The HDBC’s narrow mission really only gives it one direction in terms of longterm planning: a third crossing. That said, Steve Snider has been working over the last decade to try and maximize the current bridge capacity. He adamantly states that he’s not interested in a third bridge. Not until “the public are screaming for it,” at least.
“If it wasn’t for the third lane and for MACPASS,” he says, “you would hear the audible ring of ‘build us another bridge’ today.”
Within the Macdonald Bridge’s first decade, tolls decreased from 40 cents to 25. The Macdonald’s Vancouver twin, the Lions Gate bridge, tore down toll gates after just 25 years of 25 cents a crossing. So 60 years in, why are Halifax’s bridge tolls a buck a pop? Blame global financing. The bridge commission took advantage of low-interest foreign currency loans to finance the MacKay. A poor-performing Canadian dollar caused that debt to balloon. When current CEO Steve Snider took the helm in 1994, the organization’s debt was a whopping $100 million and annual interest payments were $11 million. Thankfully, some refinancing in 1997 cut the interest rate in half. Even though the most recent loan of $160 million is arranged by the province at a better rate, Snider says there will be tolls for at least the next 23 years. With major maintenance projects for the MacKay likely to come up in 20 years, bridge users may never see tolls disappear.
In 2009, HDBC commissioned a study which concluded that traffic could be congested enough by 2016 to make a third bridge desirable. The Cross Harbour Traffic Needs Assessment also suggested the best option is either a bridge or tunnel connecting Woodside and Highway 111 in Dartmouth with the south end of Barrington and Robie Streets in Halifax.
That could be postponed, according to the report, by aggressively pursuing alternatives to single-driver vehicles, including a significant investment in transit. But even then, it warns a third crossing will likely be needed by 2026. “This challenge is significant, and underscores the need for a coordinated regional governance model to address these issues in a systematic and coordinated manner,” the report reads.
Coordinated governance for Halifax transportation sounds very similar to George McLellan’s idea for a transportation authority. Back in 2003, city council proposed the formation of a capital transportation authority to the province. The idea made it as far as first reading in the Legislature, but no further.
Stymied by the province, two years later the city formed the interim Strategic Joint Regional Transportation Planning Committee. It has the same players an authority might encompass, and a mandate to eventually transition into a transportation authority.
In 2012, the SJRTPC got its own study done on the authority issue.

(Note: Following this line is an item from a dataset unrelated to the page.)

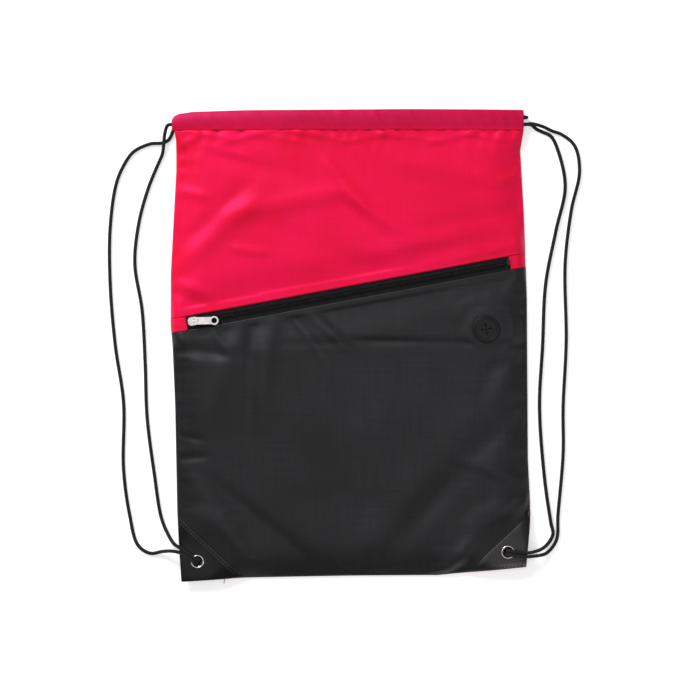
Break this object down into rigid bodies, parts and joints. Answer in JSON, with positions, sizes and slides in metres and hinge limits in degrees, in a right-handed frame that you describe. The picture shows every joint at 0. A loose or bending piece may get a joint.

Like other research and reports, this one found Halifax’s transportation issues “require more aggressive action than has been undertaken to date or that many feel can be undertaken with the current administrative structure.” There’s been little-to-no further work on the idea.
What's the fastest route while the bridge is down?
While Steve Snider feels that existing coordination efforts are working, a coordinating committee is far from a transportation authority.
Ahsan Habib says that the power to implement plans is a key feature of the successful transportation authorities in Vancouver and Toronto. “They have not only the authority to plan for the entire region–all types of modes, all projects in one umbrella–but they also have the authority of implementation.”
Another problem for Halifax is that creating a new authority will probably mean bumping up bridge tolls. “Governments are struggling with how to price transportation,” says Snider. “Gas taxes don’t cut it anymore.
“There are people in the province who will tell you that the province takes in all sorts of revenue from gas taxes and doesn’t spend that on the roads. Well, they spend that and more. We don’t generate enough in gas taxes to support our transportation system.”
He mentions cordon tolling—tolls charged at various entry points to the central business districts, effectively roping off the most congested part of the city.
“I’m not saying we should consider it,” Snider adds. “I’m saying cordon tolling is an option that some cities have used to decrease congestion.”
45 cents: Capital projects (including a new MACPASS Centre building, preparations for The Big Lift, and socking away a little for a rainy day)
20 cents: Operating expenses (including salaries and wages for 40 permanent staff–three of whom make over $100,000—and about 50 Commissionaires, plus some seasonal workers)
16 cents: Debt repayment (the commission still owed $39 million on older loans, before it borrowed another $160 million for the Big Lift)
12 cents: Maintenance (including the perpetual painting program)
7 cents: Interest on debt
As for the bridge commission’s future, not surprisingly, Snider likes things the way they are. For one, it saves a lot of red tape. “We can act quickly and are responsive to the needs of our customers,” he says. “We don’t have to go through the processes that government departments do to get approval to do things.”
That responsiveness was demonstrated recently when the HDBC decided to relocate the Halifax stop for shuttles serving the 1,500 or so people losing bridge access every day during the Big Lift. The stop’s original location at the bottom of Cornwallis Street inspired enough complaints from the public that the commission took action and found a better spot just off the bridge on North Street.
But what about our longterm transportation plans? That 2009 report on traffic growth predicted we’ll be needing two massive investments in the coming years—one for transit and one for a third crossing in 2026. If those predictions come true, watch for discussion of a regional authority to rear its head again.
Without an authority, Halifax will remain a city with “overlapping, fragmented jurisdictions,” as Habib describes. And in that reality, the question of which investments to prioritize will likely be made for us simply by the status quo.
The bridge commission, created in 1950 to serve the independent cities of Halifax and Dartmouth, is a tool from another time and another place. Yet it has the borrowing power to make a major project viable. Meanwhile it’s unclear whether the city has the wherewithal to pay for the sort of massive transit upgrade that would, at least, delay the need for a third crossing.
Such is the status quo. Its argument for making Halifax’s priority a third bridge—or a first tunnel—is strong. And as long as the city keeps going without a road map, that’s exactly where we’ll end up.
Erica Butler is a freelance writer in Halifax.